Clearly, we can’t. If the code is not available, then it necessarily limits the number of people who have looked at it. And as Linus’ Law reminds us, given enough eyeballs, all bugs are shallow. That doesn’t mean opening up the code guarantees that all bugs will be found, but it certainly increases the probability. The corollary is that keeping it closed decreases the chance of someone finding such bugs.
But there’s a problem here. As we move from the realm of “pure” software – that is, programs running on generalised computers producing essentially digital output (even if that is converted into analogue formats like sounds, images or printouts) – to that of “applied” software, there is a new element: the device itself.
For example, in the case of the pacemakers, having the software that drives the computational side of things is only part of the story: just as important is knowing what the software does in the real world, and that depends critically on the design of the hardware.
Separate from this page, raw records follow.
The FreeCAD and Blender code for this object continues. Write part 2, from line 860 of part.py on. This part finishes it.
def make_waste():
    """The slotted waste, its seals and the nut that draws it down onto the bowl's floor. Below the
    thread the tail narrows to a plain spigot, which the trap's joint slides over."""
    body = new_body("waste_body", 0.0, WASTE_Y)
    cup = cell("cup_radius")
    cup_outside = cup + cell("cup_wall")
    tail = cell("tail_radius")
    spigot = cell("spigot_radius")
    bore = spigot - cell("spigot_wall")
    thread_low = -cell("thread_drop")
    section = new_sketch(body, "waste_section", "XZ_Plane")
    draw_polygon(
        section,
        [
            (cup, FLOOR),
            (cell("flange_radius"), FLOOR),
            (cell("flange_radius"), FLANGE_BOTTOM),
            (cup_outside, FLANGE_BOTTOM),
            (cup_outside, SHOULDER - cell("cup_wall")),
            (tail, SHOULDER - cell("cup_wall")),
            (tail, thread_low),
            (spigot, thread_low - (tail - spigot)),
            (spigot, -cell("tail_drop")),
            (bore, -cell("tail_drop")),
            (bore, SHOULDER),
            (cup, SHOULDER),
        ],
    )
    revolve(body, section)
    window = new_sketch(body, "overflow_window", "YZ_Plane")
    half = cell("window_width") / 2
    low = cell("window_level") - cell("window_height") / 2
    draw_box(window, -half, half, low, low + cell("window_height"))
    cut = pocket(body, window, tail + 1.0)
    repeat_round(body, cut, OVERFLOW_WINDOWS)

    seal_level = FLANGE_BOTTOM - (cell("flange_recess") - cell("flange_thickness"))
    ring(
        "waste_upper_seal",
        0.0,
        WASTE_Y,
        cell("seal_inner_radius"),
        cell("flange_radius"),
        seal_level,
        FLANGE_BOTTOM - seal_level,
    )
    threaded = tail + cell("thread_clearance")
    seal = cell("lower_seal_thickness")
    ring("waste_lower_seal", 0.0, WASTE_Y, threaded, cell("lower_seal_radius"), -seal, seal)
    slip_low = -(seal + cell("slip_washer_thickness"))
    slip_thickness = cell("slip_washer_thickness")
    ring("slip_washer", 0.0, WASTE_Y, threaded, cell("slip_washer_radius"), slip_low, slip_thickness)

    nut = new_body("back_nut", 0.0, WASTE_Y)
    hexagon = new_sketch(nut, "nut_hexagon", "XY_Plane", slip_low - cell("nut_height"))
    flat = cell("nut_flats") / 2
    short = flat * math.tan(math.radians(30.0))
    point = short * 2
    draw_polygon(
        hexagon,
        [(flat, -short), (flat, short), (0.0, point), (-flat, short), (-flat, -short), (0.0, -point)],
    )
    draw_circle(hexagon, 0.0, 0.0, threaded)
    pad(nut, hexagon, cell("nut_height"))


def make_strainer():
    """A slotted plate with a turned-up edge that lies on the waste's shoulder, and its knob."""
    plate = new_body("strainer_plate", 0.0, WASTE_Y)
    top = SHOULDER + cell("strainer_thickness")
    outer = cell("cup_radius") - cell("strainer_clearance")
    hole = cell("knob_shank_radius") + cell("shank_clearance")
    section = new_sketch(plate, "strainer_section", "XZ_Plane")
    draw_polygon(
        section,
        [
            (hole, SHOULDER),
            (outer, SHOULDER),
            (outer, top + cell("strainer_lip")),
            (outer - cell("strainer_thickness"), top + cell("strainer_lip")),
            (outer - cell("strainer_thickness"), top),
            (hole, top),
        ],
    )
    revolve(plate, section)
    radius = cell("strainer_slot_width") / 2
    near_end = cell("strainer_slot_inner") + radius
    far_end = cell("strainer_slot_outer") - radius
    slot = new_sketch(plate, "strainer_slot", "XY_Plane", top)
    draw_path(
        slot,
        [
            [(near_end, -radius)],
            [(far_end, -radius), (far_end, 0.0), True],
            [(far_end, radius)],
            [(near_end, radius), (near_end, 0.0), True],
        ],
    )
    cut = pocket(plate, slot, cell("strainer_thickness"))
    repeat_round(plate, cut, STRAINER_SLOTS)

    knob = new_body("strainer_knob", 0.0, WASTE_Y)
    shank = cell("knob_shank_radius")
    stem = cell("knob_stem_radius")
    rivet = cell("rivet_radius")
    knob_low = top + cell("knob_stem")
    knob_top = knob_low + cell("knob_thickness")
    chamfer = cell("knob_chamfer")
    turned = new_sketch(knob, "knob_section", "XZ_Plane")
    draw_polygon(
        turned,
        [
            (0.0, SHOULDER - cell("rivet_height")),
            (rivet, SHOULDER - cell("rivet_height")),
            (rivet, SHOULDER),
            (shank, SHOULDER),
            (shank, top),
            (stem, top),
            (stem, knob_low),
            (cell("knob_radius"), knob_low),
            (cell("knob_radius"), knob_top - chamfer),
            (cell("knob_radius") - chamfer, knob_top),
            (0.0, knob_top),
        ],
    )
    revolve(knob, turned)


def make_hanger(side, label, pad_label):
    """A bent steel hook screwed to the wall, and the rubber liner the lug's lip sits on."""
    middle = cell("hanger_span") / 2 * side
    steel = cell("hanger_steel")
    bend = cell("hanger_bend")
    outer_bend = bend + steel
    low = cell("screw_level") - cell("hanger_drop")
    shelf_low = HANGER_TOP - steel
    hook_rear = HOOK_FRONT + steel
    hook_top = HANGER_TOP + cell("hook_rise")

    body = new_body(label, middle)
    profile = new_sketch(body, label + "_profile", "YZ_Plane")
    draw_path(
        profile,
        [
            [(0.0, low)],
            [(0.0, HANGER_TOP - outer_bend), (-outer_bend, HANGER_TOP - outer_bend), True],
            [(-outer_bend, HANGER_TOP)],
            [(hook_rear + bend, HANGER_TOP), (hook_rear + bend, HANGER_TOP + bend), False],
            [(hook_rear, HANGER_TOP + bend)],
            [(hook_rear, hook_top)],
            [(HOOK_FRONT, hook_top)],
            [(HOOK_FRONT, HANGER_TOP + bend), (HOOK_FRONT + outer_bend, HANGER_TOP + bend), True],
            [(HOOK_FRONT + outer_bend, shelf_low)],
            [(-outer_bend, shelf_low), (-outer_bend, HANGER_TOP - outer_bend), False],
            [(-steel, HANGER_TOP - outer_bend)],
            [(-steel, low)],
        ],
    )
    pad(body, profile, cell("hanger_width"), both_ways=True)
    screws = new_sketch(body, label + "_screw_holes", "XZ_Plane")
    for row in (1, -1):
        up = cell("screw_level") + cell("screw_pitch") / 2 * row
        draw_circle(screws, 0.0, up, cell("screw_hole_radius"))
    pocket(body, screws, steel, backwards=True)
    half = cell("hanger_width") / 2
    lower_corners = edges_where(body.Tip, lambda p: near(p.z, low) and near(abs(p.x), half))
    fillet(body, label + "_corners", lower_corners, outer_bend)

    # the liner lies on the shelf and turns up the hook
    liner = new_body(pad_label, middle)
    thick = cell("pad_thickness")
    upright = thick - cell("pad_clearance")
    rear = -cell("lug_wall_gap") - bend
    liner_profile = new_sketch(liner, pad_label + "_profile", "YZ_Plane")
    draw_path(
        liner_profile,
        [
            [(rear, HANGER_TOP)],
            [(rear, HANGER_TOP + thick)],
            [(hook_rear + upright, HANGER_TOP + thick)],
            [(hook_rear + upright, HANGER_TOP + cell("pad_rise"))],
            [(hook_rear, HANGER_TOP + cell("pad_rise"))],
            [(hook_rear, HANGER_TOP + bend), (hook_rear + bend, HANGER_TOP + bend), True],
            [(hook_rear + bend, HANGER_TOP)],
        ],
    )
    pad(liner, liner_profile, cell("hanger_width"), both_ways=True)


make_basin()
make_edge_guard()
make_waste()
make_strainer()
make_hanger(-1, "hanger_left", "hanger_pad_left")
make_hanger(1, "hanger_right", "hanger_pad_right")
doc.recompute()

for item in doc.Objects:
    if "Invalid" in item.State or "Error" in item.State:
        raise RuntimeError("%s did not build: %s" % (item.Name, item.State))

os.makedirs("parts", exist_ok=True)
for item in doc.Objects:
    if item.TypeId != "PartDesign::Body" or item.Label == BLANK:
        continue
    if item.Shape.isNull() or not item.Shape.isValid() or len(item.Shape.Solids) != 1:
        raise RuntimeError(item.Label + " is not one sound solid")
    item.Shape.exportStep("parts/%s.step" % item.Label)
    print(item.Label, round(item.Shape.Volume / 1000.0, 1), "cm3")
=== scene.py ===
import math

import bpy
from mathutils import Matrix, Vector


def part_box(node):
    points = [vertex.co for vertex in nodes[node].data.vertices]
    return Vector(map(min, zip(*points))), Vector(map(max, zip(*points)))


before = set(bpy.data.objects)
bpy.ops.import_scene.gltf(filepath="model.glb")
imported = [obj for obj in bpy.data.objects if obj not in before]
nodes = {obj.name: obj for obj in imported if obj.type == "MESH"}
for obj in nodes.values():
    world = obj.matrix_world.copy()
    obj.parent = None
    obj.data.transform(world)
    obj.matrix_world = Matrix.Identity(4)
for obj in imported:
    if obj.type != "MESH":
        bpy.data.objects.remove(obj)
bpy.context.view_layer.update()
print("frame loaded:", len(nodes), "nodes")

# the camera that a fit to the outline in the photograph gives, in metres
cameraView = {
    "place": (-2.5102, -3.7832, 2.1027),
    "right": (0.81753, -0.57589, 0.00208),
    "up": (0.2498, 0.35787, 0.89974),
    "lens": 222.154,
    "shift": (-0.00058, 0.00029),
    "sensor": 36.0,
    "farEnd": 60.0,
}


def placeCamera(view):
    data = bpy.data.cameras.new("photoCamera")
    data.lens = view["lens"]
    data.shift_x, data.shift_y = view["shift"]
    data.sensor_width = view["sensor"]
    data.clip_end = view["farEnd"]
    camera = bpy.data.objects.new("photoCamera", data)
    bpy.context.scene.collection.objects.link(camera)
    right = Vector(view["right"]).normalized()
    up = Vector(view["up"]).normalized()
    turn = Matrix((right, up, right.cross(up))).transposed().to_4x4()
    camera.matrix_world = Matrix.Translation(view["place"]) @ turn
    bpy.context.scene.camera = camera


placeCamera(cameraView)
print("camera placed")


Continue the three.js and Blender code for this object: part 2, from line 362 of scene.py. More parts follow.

Knowing that a particular sub-routine controls a particular aspect of the pacemaker tells us little unless we also know how the sub-routine’s output is implemented in the device.
What that means is that not only do we need the source code for the programs that run the devices, we also need details about the hardware – its design, its mechanical properties etc. That takes us into the area of open hardware, and here things start to get tricky.
Phi Beta Iota: Governments have all failed to be responsible about understanding complexity and understanding the role of integrity as a foundation for sustainable properity. Proprietary does not scale. Closed kills. It’s time now for open everything and no compromises with respect to intelligence and integrity.